As I danced, I wanted to figure out what I was dancing- so much of it seemed contradictory. There was no overall story or theme to tie it all together, nothing we were trying to "say." It seemed to dash from one extreme of happiness to another extreme of concern. Yet, the audience would be riled. One of the women from the international center was crying at the end, stating that she could "feel my emotions." Can you emote strictly from catchy music and interesting movement? I suppose so. But something felt off. I would look at the people around me and see that they were wearing their "dance face." It has a blank stare that looks off somewhere into the distance, yet the face cooperates to say what it should be saying. For a dramatic piece, the eyebrows form a upside-down V. In a gesture to console another, the head tilts sympathetically. Yet the face looks like some kind of deer judging if there is food in the bushes.

There is one part of the emotional piece where another girl and I stand face to face, from opposite sides of the room, and slowly walk to each other to meet in the center. As we walked, her eyes seemed to be looking straight into my eyes, with an expression of concern on her face. But, at the same time, she was not looking into my eyes. It was like looking at a mannequin. Complete vacancy.

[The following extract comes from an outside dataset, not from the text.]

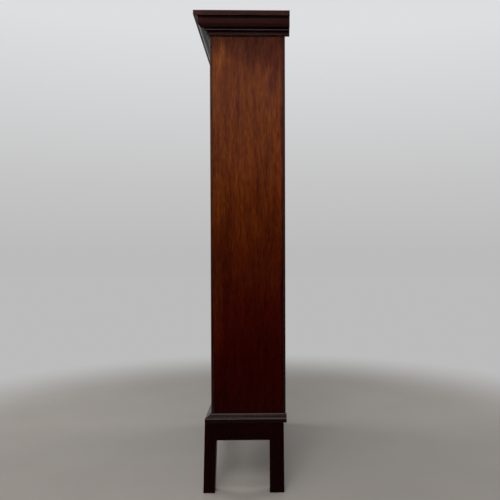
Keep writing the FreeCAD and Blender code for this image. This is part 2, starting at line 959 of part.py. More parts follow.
def lock_parts():
    """Lock of the right door: case, bolt, key and escutcheon, and the cuts in the stile."""
    x, z = key_place()
    case_front = door_front + lock_case_front
    case_back = door_back - lock_plate_thickness
    case = block(
        door_meeting,
        door_meeting + selvedge_thickness + lock_case_width,
        case_front,
        case_back,
        lock_height - lock_case_below,
        lock_height + lock_case_above,
    )
    low = lock_height - lock_case_below - lock_plate_margin
    high = lock_height + lock_case_above + lock_plate_margin
    plate = block(door_meeting, door_meeting + lock_plate_width, case_back, door_back, low, high)
    selvedge = block(
        door_meeting, door_meeting + selvedge_thickness, door_back - selvedge_width, door_back, low, high
    )
    outside = fused(case, plate, selvedge)
    bit_radius = key_shank_radius + key_bit_length
    pocket = rod(
        bore_radius(bit_radius + joint_clearance, barrel_sides),
        case_back - case_front - lock_wall,
        V(x, case_front + lock_wall, z),
        V(0, 1, 0),
        barrel_sides,
    )
    bolt_x = door_meeting + joint_clearance
    bolt_y = (case_front + lock_wall + case_back - lock_bolt_thickness) / 2
    bolt_z = lock_height + lock_bolt_offset - lock_bolt_height / 2
    bolt = block(
        bolt_x,
        bolt_x + lock_bolt_length,
        bolt_y,
        bolt_y + lock_bolt_thickness,
        bolt_z,
        bolt_z + lock_bolt_height,
    )
    bolt_way = block(
        door_meeting - overrun,
        bolt_x + lock_bolt_length + joint_clearance,
        bolt_y - joint_clearance,
        bolt_y + lock_bolt_thickness + joint_clearance,
        bolt_z - joint_clearance,
        bolt_z + lock_bolt_height + joint_clearance,
    )
    opening = keyhole(key_slot_gap, door_front - overrun, case_front + lock_wall + joint_clearance)
    lock_case = outside.cut([pocket, bolt_way, opening])

    bit_back = case_back - joint_clearance
    front = door_front - key_stand_off
    shank = rod(key_shank_radius, bit_back - front, V(x, front, z), V(0, 1, 0), barrel_sides)
    bit = block(
        x - key_bit_thickness / 2,
        x + key_bit_thickness / 2,
        bit_back - key_bit_width,
        bit_back,
        z - bit_radius,
        z,
    )
    collar = rod(
        key_collar_radius,
        key_collar_length,
        V(x, front + key_bow_overlap, z),
        V(0, 1, 0),
        barrel_sides,
    )
    bow_y = front + key_bow_overlap - key_bow_radius
    bow_x = x - key_bow_thickness / 2
    across = V(1, 0, 0)
    bow = rod(key_bow_radius, key_bow_thickness, V(bow_x, bow_y, z), across, bow_sides)
    bow_hole = rod(
        key_bow_hole_radius,
        key_bow_thickness + 2 * overrun,
        V(bow_x - overrun, bow_y, z),
        across,
        bow_sides,
    )
    bow = bow.cut(bow_hole)
    key = fused(shank, bit, collar, bow)

    half = escutcheon_width / 2
    straight = escutcheon_height / 2 - half
    middle = z - escutcheon_drop
    escutcheon = through(
        [
            (x + half, middle - straight),
            (x + half, middle + straight),
            arc((x, middle + straight), half, 0, 180),
            (x - half, middle - straight),
            arc((x, middle - straight), half, 180, 360),
        ],
        door_front - escutcheon_thickness,
        door_front,
    ).cut(keyhole(key_slot_gap, door_front - overrun, door_front + overrun))

    strike_low = bolt_z - strike_margin
    strike_high = bolt_z + lock_bolt_height + strike_margin
    strike = block(
        -door_meeting - lock_plate_thickness,
        -door_meeting,
        door_back - selvedge_width,
        door_back,
        strike_low,
        strike_high,
    )
    mortise = block(
        -door_meeting - lock_bolt_throw - lock_mortise_extra,
        -door_meeting + overrun,
        bolt_y - glass_clearance,
        bolt_y + lock_bolt_thickness + glass_clearance,
        bolt_z - glass_clearance,
        bolt_z + lock_bolt_height + glass_clearance,
    )
    parts = {
        "lock_case": lock_case,
        "lock_bolt": bolt,
        "key": key,
        "escutcheon": escutcheon,
        "strike_plate": strike.cut(mortise),
    }
    return parts, [outside, opening], [strike, mortise]


def bolt_places():
    """The left door's top and bottom bolts: x, y, the z of the door's end, and the way the bolt shoots."""
    x = -door_meeting - door_bolt_inset
    y = door_back + bolt_plate_thickness + bolt_stand_off
    return ((x, y, door_high, 1), (x, y, door_low, -1))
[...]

Yet, these girls have been practicing so hard, and one can tell the large amount of work and intention put into every single movement they perform. Their bodies and faces were so committed, but it was a commitment to performing a task. It was a commitment to these counts and this line and the corrections sensei gave us. It felt like there was no art in it. Nothing was being said, other than "'Here We Are,' look at us."
I obviously struggled with this, as I do not aspire too much for technique, yet desparately want to say something. However, the audience was touched. The piece pulled the audience's emotions for a ride, exciting them and provoking them. During the calm, lyrical piece, all of the dancers sit, facing the audience, as the dancers take turns leaving their seat, joining the dance, and then returning to their seat. I was sitting for quite some time, facing the audience. Usually, their faces were completely relaxed. Some heads were tilted, and the eyes moved from between the dancers as they came out. Sometimes a smile would break out, or one audience member would make a comment to another, but that was rare. Usually it was just a zoned-out and relaxed face, unaware that I was watching.
I have yet to understand it all. At the end, almost all of the performers were crying. They were happy tears of a job completed. I'm still not sure of all of this. Partly, it feels like a beauty contest where the winners cry at the end. On the other hand, I respect everyone very much and know that there is a depth beyond the superficial.
What was i saying onstage? The first night, before I knew that the dancing would effect the audience, I felt like I was in a marathon of being energetic, on time, and thinking thin thoughts. After the show, Shimazaki said, "See, Caitlin? It is not about the technique. If you go out there, and be a person, you will touch people." I don't understand what we were doing. But, I had fun, and the audience enoyed it, and it made 15 dance majors burst into tears of joy.

It ended last night, and my thoughts will hopefully develop with time. But for now, IT'S OVER!